FuhuXia commented 9 years ago

the rpm update path wont do any database change. the pycsw db was introduced in last two or three rpm version. So, if you are updating from an older version, you will need to manually add pycsw db.

sudo -u postgres createdb -O ckan_default pycsw -E utf-8

sudo -u postgres psql -d pycsw -f /usr/pgsql-9.1/share/contrib/postgis-1.5/postgis.sql > /dev/null

sudo -u postgres psql -d pycsw -f /usr/pgsql-9.1/share/contrib/postgis-1.5/spatial_ref_sys.sql > /dev/null

sudo -u postgres psql -d pycsw -c 'GRANT SELECT, UPDATE, INSERT, DELETE ON spatial_ref_sys TO ckan_default' > /dev/null

sudo -u postgres psql -d pycsw -c 'GRANT SELECT, UPDATE, INSERT, DELETE ON geometry_columns TO ckan_default' > /dev/null

cd /usr/lib/ckan/src/ckanext-spatial

../../bin/paster --plugin=ckanext-spatial ckan-pycsw setup -p /etc/ckan/pycsw.cfg
ccaudill commented 9 years ago

thanks - this is really important as all of our new nodes installed late last year and are waiting for these updates.

ccaudill commented 9 years ago

From the user: "when I try to run cmd#1 (in the postgis-1.5 directory) now get Created: database creation failed: ERROR: database "pycsw" already exists"

And from http://mbmggin.mtech.edu/csw I now see: "ows:ExceptionTextCould not load repository (local): records/ows:ExceptionText"
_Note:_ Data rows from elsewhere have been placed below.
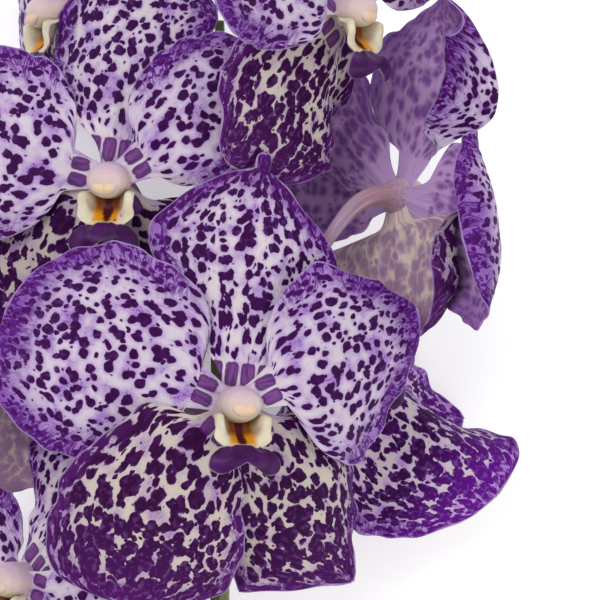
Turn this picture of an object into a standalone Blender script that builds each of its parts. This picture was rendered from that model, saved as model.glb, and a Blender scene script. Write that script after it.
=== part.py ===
"""A cut spray of a spotted vanda orchid, laid down on a table.

One straight stem, bent a little towards its cut end, carries eight open blooms. Each bloom has a
dorsal sepal, two petals and two lateral sepals set round a short column, a lip in front of the
column, and a curved flower stalk that swells into the ovary behind it.

Lengths are millimetres until they are handed to Blender, which gets metres. The spray is laid out
in a frame of its own: X to the right across the stem, Y along the stem towards its tip, Z towards
the side that is seen. REST turns and lifts that frame so that three petals touch the floor.
"""
from math import cos, pi, radians, sin

import bmesh
import bpy
import numpy as np

MM = 0.001

# How the whole spray lies: turned about X, then about Y, then moved, so that the lowest three
# petals touch z = 0 and the middle of its outline is above the origin.
REST_TURN = (3.38, -7.69, 0.0)
REST_MOVE = (18.37, 44.09, 51.89)

TEPAL_THICKNESS = 0.9
LIP_THICKNESS = 0.8
TEPAL_ROWS = 8
TEPAL_COLUMNS = 6
LIP_ROWS = 9
LIP_COLUMNS = 8
ROW_CROWDING = 0.55
MIDLINE_STEPS = 400

# The foot of a tepal: its distance from the column's axis, the width of its claw, how much that
# widens to each side per millimetre, and how far up it blends into the blade. At the tip half a
# width is left. A fold takes up a share of the half width.
TEPAL_BASE = 5.6
CLAW_WIDTH = 6.5
CLAW_FLARE = 0.35
CLAW_END = 0.45
APEX_HALF_WIDTH = 1.1
FOLD_SPREAD = 0.2
FOLD_STEPS = 24

STEM_X = -21.25
STEM_CUT_Y = -215.0
STEM_TIP_Y = 74.0
STEM_BEND_Y = -80.0
STEM_DROOP = 20.0
STEM_STATIONS = 24
STEM_SIDES_RESOLUTION = 4
NODE_SWELL = 0.5
NODE_LENGTH = 2.0
JOINT_GAP = 0.3

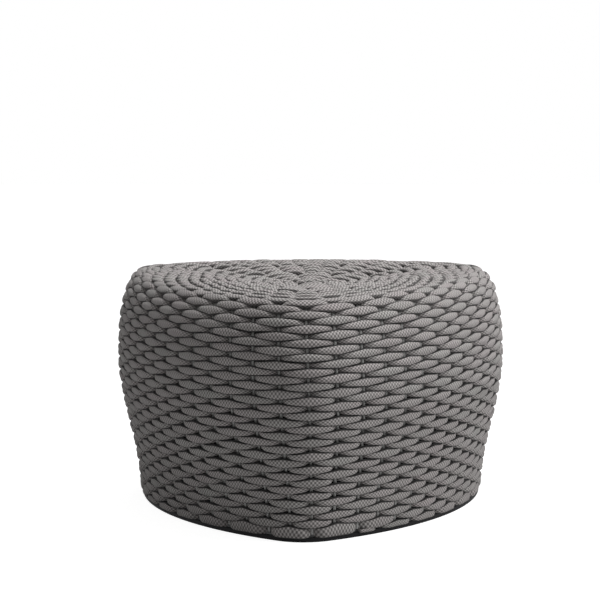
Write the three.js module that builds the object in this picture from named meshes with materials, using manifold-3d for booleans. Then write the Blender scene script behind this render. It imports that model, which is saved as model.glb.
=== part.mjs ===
// Woven rope footstool with a rounded three-cornered plan, a bulging side and a dished seat.
// Millimetres, +Z up, resting on z = 0, front corner towards -Y.
import * as THREE from 'three';
import { mergeVertices } from 'three/addons/utils/BufferGeometryUtils.js';
import Module from 'manifold-3d';

const wasm = await Module();
wasm.setup();

// Body
const bodyWidth = 616;
const bodyHeight = 361;
const sideCount = 3;
const cornerRadius = 92;
const cornerSpanDegrees = 67;
const baseInset = 35;
const bulgeHeight = 228;
const crestInset = 48;
const baseScaledShare = 0.5;
const shoulderScaledShare = 1;
const shoulderPower = 0.8;
const dishDepth = 14;
const eyeStretch = 30;
const profileSteps = 240;

// Fits
const seatGap = 0.4;
const faceGap = 0.3;

// Weave
const ropeLayer = 6.6;
const reliefDepth = 3.6;
const coursePitch = 10.5;
const bottomTuck = 2.4;
const seatCourses = 24;
const lowerSeatLevels = 6;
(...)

ccaudill commented 9 years ago

@FuhuXia Could you give us some direction on what needs to be done with this install? I believe someone was going to updated the ReadMe https://github.com/ngds/install-and-run to include information on what users needed to do who installed in the Nov timeframe of last year? Here's what this node provider said. "We actually installed mid-late November when it first came out I thought. It said updating for .203 to .306"

FuhuXia commented 9 years ago

Readme file updated. Instruction for updating from rpm prior to 300 has been added. https://github.com/ngds/install-and-run#updating-ngds

ccaudill commented 9 years ago

@lukejbuckley https://github.com/ngds/install-and-run#updating-ngds Looks like pretty great instructions (if a lot of manual work). If you have the time, it would be great if you could do this update so we can continue testing. Thanks for your support!

ccaudill commented 9 years ago

@FuhuXia Thank you. Might there be a way around the user having to do anything with the production.ini file? Or is this just going to effect earlier versions?